» PROBLEM TO SOLVE
Output the data below in full, byte for byte. Nothing may differ.
+++ MATERIAL
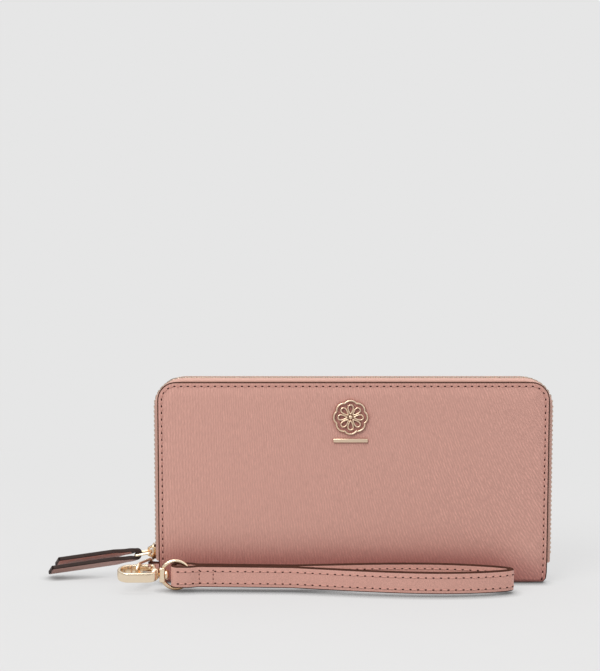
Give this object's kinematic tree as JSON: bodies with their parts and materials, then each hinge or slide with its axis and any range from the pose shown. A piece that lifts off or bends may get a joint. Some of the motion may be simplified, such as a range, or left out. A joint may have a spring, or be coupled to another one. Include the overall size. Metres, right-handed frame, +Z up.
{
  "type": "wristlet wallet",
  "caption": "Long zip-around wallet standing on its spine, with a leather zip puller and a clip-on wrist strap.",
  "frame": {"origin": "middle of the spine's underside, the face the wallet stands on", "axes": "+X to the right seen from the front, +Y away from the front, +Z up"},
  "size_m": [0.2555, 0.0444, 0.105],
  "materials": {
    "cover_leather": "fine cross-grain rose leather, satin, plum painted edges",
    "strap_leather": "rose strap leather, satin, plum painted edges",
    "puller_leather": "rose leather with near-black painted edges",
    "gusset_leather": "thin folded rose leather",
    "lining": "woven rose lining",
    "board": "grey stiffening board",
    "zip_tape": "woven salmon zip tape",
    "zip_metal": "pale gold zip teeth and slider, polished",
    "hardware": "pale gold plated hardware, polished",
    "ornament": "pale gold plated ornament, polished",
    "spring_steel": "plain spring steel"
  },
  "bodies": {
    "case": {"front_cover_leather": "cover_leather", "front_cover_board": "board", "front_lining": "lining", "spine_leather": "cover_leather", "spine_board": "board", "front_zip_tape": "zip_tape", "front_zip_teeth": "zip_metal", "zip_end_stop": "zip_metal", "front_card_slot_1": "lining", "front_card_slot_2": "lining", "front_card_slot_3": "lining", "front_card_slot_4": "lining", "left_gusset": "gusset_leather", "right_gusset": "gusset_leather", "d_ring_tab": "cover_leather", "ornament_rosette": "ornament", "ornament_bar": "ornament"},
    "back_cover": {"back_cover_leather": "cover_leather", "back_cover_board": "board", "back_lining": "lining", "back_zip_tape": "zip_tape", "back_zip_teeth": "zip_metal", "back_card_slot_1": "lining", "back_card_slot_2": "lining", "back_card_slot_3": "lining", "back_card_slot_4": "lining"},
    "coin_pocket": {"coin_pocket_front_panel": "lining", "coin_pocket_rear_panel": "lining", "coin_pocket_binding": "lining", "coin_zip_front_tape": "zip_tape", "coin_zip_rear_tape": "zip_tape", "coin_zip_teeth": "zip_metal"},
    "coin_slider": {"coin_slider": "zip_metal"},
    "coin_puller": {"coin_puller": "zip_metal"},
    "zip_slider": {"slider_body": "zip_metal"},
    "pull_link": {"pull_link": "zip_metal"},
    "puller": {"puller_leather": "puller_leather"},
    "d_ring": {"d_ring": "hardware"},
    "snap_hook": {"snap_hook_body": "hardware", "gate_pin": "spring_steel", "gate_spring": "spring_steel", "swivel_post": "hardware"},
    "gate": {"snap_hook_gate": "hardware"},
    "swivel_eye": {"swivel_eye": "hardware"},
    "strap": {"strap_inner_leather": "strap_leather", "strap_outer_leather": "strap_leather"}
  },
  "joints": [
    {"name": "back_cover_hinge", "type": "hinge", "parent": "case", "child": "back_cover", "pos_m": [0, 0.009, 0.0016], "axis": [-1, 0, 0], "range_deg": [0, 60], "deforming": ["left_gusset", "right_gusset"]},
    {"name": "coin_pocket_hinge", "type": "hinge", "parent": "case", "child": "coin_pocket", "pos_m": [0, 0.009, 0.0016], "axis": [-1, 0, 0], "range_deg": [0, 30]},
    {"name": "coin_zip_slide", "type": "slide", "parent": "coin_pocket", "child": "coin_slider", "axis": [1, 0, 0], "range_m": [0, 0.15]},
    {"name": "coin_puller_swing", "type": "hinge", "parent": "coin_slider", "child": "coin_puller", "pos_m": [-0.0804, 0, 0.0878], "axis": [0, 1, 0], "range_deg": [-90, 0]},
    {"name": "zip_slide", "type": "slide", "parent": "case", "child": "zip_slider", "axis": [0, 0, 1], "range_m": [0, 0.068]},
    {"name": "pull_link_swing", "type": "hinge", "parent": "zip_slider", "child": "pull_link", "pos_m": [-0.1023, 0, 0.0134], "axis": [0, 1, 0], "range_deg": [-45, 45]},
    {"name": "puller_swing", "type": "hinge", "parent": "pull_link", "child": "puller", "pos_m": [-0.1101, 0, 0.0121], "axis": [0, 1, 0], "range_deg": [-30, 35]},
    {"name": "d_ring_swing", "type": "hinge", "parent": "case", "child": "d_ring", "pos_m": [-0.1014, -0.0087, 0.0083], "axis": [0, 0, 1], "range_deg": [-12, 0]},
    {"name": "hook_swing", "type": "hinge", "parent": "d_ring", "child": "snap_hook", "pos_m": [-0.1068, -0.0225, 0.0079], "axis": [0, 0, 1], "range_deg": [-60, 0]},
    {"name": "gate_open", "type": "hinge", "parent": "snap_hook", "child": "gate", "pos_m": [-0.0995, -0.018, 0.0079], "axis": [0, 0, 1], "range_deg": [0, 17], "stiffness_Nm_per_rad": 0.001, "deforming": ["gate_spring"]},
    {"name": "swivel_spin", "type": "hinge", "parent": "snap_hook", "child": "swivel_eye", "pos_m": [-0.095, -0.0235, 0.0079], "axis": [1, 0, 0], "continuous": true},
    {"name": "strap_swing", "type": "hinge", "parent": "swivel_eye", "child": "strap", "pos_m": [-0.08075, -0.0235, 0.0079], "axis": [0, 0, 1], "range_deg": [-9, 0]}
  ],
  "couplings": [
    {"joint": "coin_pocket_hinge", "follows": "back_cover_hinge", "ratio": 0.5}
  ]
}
++++++
» COMPLETED EXERCISE
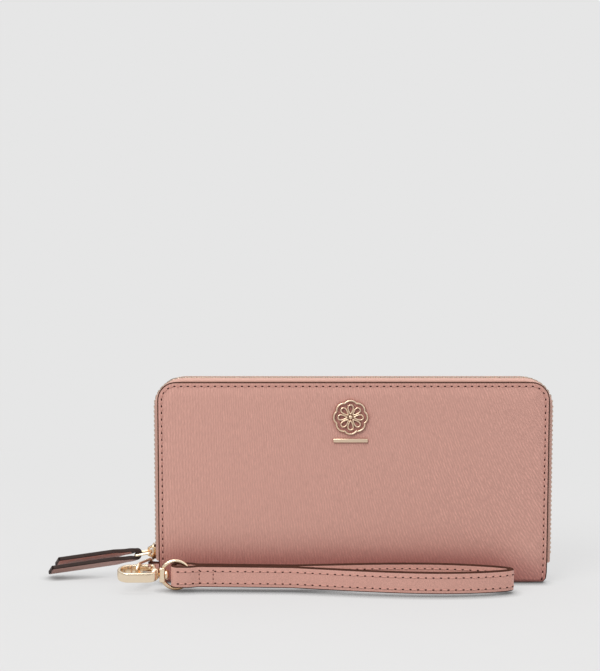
Give this object's kinematic tree as JSON: bodies with their parts and materials, then each hinge or slide with its axis and any range from the pose shown. A piece that lifts off or bends may get a joint. Some of the motion may be simplified, such as a range, or left out. A joint may have a spring, or be coupled to another one. Include the overall size. Metres, right-handed frame, +Z up.
{
  "type": "wristlet wallet",
  "caption": "Long zip-around wallet standing on its spine, with a leather zip puller and a clip-on wrist strap.",
  "frame": {"origin": "middle of the spine's underside, the face the wallet stands on", "axes": "+X to the right seen from the front, +Y away from the front, +Z up"},
  "size_m": [0.2555, 0.0444, 0.105],
  "materials": {
    "cover_leather": "fine cross-grain rose leather, satin, plum painted edges",
    "strap_leather": "rose strap leather, satin, plum painted edges",
    "puller_leather": "rose leather with near-black painted edges",
    "gusset_leather": "thin folded rose leather",
    "lining": "woven rose lining",
    "board": "grey stiffening board",
    "zip_tape": "woven salmon zip tape",
    "zip_metal": "pale gold zip teeth and slider, polished",
    "hardware": "pale gold plated hardware, polished",
    "ornament": "pale gold plated ornament, polished",
    "spring_steel": "plain spring steel"
  },
  "bodies": {
    "case": {"front_cover_leather": "cover_leather", "front_cover_board": "board", "front_lining": "lining", "spine_leather": "cover_leather", "spine_board": "board", "front_zip_tape": "zip_tape", "front_zip_teeth": "zip_metal", "zip_end_stop": "zip_metal", "front_card_slot_1": "lining", "front_card_slot_2": "lining", "front_card_slot_3": "lining", "front_card_slot_4": "lining", "left_gusset": "gusset_leather", "right_gusset": "gusset_leather", "d_ring_tab": "cover_leather", "ornament_rosette": "ornament", "ornament_bar": "ornament"},
    "back_cover": {"back_cover_leather": "cover_leather", "back_cover_board": "board", "back_lining": "lining", "back_zip_tape": "zip_tape", "back_zip_teeth": "zip_metal", "back_card_slot_1": "lining", "back_card_slot_2": "lining", "back_card_slot_3": "lining", "back_card_slot_4": "lining"},
    "coin_pocket": {"coin_pocket_front_panel": "lining", "coin_pocket_rear_panel": "lining", "coin_pocket_binding": "lining", "coin_zip_front_tape": "zip_tape", "coin_zip_rear_tape": "zip_tape", "coin_zip_teeth": "zip_metal"},
    "coin_slider": {"coin_slider": "zip_metal"},
    "coin_puller": {"coin_puller": "zip_metal"},
    "zip_slider": {"slider_body": "zip_metal"},
    "pull_link": {"pull_link": "zip_metal"},
    "puller": {"puller_leather": "puller_leather"},
    "d_ring": {"d_ring": "hardware"},
    "snap_hook": {"snap_hook_body": "hardware", "gate_pin": "spring_steel", "gate_spring": "spring_steel", "swivel_post": "hardware"},
    "gate": {"snap_hook_gate": "hardware"},
    "swivel_eye": {"swivel_eye": "hardware"},
    "strap": {"strap_inner_leather": "strap_leather", "strap_outer_leather": "strap_leather"}
  },
  "joints": [
    {"name": "back_cover_hinge", "type": "hinge", "parent": "case", "child": "back_cover", "pos_m": [0, 0.009, 0.0016], "axis": [-1, 0, 0], "range_deg": [0, 60], "deforming": ["left_gusset", "right_gusset"]},
    {"name": "coin_pocket_hinge", "type": "hinge", "parent": "case", "child": "coin_pocket", "pos_m": [0, 0.009, 0.0016], "axis": [-1, 0, 0], "range_deg": [0, 30]},
    {"name": "coin_zip_slide", "type": "slide", "parent": "coin_pocket", "child": "coin_slider", "axis": [1, 0, 0], "range_m": [0, 0.15]},
    {"name": "coin_puller_swing", "type": "hinge", "parent": "coin_slider", "child": "coin_puller", "pos_m": [-0.0804, 0, 0.0878], "axis": [0, 1, 0], "range_deg": [-90, 0]},
    {"name": "zip_slide", "type": "slide", "parent": "case", "child": "zip_slider", "axis": [0, 0, 1], "range_m": [0, 0.068]},
    {"name": "pull_link_swing", "type": "hinge", "parent": "zip_slider", "child": "pull_link", "pos_m": [-0.1023, 0, 0.0134], "axis": [0, 1, 0], "range_deg": [-45, 45]},
    {"name": "puller_swing", "type": "hinge", "parent": "pull_link", "child": "puller", "pos_m": [-0.1101, 0, 0.0121], "axis": [0, 1, 0], "range_deg": [-30, 35]},
    {"name": "d_ring_swing", "type": "hinge", "parent": "case", "child": "d_ring", "pos_m": [-0.1014, -0.0087, 0.0083], "axis": [0, 0, 1], "range_deg": [-12, 0]},
    {"name": "hook_swing", "type": "hinge", "parent": "d_ring", "child": "snap_hook", "pos_m": [-0.1068, -0.0225, 0.0079], "axis": [0, 0, 1], "range_deg": [-60, 0]},
    {"name": "gate_open", "type": "hinge", "parent": "snap_hook", "child": "gate", "pos_m": [-0.0995, -0.018, 0.0079], "axis": [0, 0, 1], "range_deg": [0, 17], "stiffness_Nm_per_rad": 0.001, "deforming": ["gate_spring"]},
    {"name": "swivel_spin", "type": "hinge", "parent": "snap_hook", "child": "swivel_eye", "pos_m": [-0.095, -0.0235, 0.0079], "axis": [1, 0, 0], "continuous": true},
    {"name": "strap_swing", "type": "hinge", "parent": "swivel_eye", "child": "strap", "pos_m": [-0.08075, -0.0235, 0.0079], "axis": [0, 0, 1], "range_deg": [-9, 0]}
  ],
  "couplings": [
    {"joint": "coin_pocket_hinge", "follows": "back_cover_hinge", "ratio": 0.5}
  ]
}